Voices

 Our interaction with others changes us.  Our parents, teachers, family, friends, and random walk-ons upon the stage of life alter our story, and affect our daily conduct.  Some of our fellow actors we remember with fondness, some not so much.  Many we barely recall.  Perhaps we have a favorite teacher who gave us greater insight, a friend who rescued us in a time of need, a father we looked up to.

            An elderly man in our church always responded, “I’m too blessed to be stressed” or “I’m blessed all over” when asked how he was doing.  A widower, he was well-respected and noted for his strong faith; he devoted himself to helping the poor, disadvantaged, and troubled, striving to help the homeless and those just out of prison, putting them to work, letting them live in his house, and seeing to it that their lives became better.  His attitude and outlook on life affected not just the poor that he cared for, but each and every one of us who knew him. 

            Besides the remarkable people I’ve known in the flesh, there are those I’ve met only vicariously: the authors of the books I’ve read.  

            The cosmologist Carl Sagan wrote, “A book is made from a tree. It is an assemblage of flat, flexible parts (still called "leaves") imprinted with dark pigmented squiggles. One glance at it and you hear the voice of another person, perhaps someone dead for thousands of years. Across the millennia, the author is speaking, clearly and silently, inside your head, directly to you. Writing is perhaps the greatest of human inventions, binding together people, citizens of distant epochs, who never knew one another. Books break the shackles of time ― proof that humans can work magic.”

            If you are a reader, there are books that you know have changed your life.  There are others that you can’t remember, that you have no conscious awareness of, that nevertheless turned your course, perhaps in profound ways—just as nameless extras have crossed your path and made you the person you are: a police officer who noticed a mugger and arrested him before he could attack you.  A stranger who saw a smoldering cigarette butt and stomped it out, preventing a brush fire that would have burned down your home.  The soldiers who gave their lives on distant shores to keep you free.

            Some of the transformers are obvious.  For those of us who are Jewish or Christian, the Bible is an obvious life-changer.  Even if we’ve never read it all the way through—or even at all—its words  in the lives of those around us have had their impact.

            Not all the books that touch us are necessarily profound or deep.  As a third-grader in a tiny school library I stumbled upon a science fiction novel, Space Ship Galileo by Robert Heinlein.

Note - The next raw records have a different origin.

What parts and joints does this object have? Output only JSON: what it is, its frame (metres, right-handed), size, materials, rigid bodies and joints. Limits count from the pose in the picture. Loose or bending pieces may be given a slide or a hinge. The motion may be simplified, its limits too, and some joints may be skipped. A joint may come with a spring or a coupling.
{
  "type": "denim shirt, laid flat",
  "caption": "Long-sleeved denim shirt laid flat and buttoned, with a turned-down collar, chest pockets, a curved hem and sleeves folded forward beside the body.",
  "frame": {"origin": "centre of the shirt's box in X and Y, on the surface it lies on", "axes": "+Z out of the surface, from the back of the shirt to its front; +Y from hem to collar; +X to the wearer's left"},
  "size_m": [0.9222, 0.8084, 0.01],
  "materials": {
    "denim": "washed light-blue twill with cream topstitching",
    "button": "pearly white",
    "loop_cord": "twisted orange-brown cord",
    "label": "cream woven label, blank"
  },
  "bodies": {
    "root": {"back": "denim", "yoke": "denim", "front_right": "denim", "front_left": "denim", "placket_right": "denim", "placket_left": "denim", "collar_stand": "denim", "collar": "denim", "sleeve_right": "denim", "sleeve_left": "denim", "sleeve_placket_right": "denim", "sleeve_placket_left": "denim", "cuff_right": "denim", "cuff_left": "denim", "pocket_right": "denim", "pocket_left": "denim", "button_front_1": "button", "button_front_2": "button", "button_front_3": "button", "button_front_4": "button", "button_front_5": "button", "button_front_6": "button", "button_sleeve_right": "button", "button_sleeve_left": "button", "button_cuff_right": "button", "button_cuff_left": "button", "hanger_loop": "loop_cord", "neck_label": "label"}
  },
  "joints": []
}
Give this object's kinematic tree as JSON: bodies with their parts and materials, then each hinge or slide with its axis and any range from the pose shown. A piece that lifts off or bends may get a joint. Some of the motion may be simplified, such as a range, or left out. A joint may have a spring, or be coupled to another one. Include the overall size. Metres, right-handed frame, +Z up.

It began a life-long fascination with science fiction.  Not only have the other works of science fiction I’ve read provided me with entertainment, relaxation, and escape, they opened my mind and gave it flexibility. Science fiction has affected how I think about the world.  It has even had an effect on my theology.

            My mother introduced me to the poetry of Henry Wadsworth Longfellow. The words of his poem Hiawatha still echo in my mind.  Combined with an English teacher in junior high who made us read Robert Frost, Carl Sandburg, and a host of others, I developed a life-long love of poetry.  Because of that, I was open to the works of Kipling, and his classic poem If.  Discovering that poem in junior high changed me.

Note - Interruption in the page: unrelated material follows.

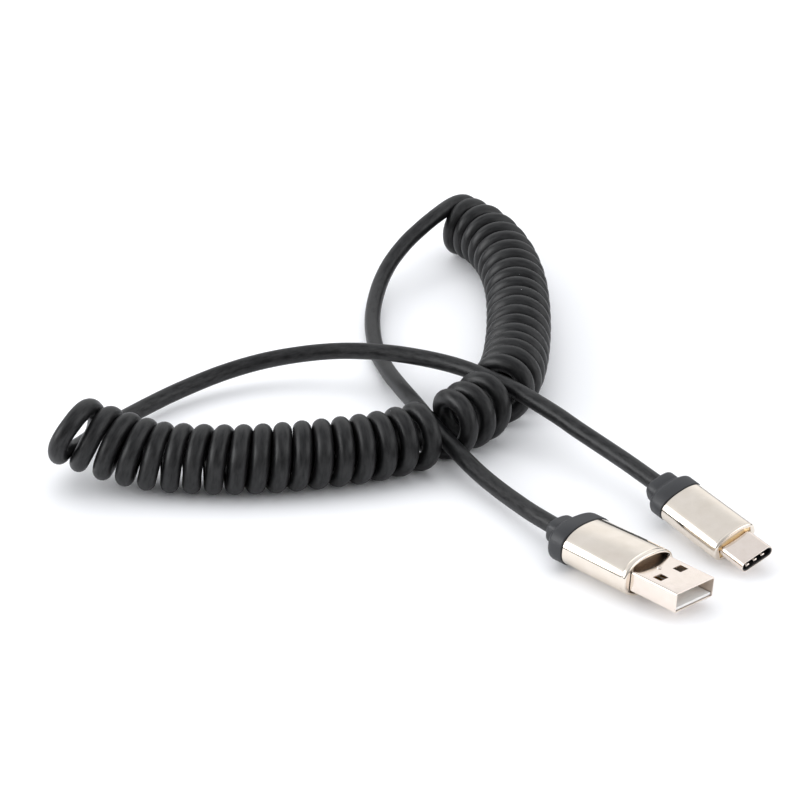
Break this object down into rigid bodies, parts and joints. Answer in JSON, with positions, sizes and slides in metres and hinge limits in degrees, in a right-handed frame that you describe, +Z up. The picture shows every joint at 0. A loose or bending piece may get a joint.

            A religious tract I read in high school convinced me that reading the Bible every day would help me.  It laid out a simple schedule that made it easy to read through the entire corpus of scripture in a year.  My sixteen year-old self was so strongly swayed that that every year since I have read the Bible through.  Another religious tract with a character boasting of his knowledge of Greek and Hebrew led me to learn those languages for myself.  Not only has the daily Bible reading and the learning of ancient languages been positive influences on my own spiritual development, I ended up becoming a professor of theology and Bible, an expert in Semitic languages, an adult Sunday School teacher, and a professional author of four books on the Bible.

            In my senior year of high school, not only did Mr. Ketchum, my English teacher, influence me with his teaching and encouragement, he also exposed me to works of literature I might not otherwise have found: the stage plays of the Norwegian playwright Henrik Ibsen, especially his Enemy of the People and A Dolls House; one spoke to me about standing up for what’s right, even if it isn’t popular; the other reaffirmed for me the importance of women’s rights.

            So many people hidden in books have molded me. Even now, as old as I am, “dark pigmented squiggles” regularly worm their way into my head and redirect my path.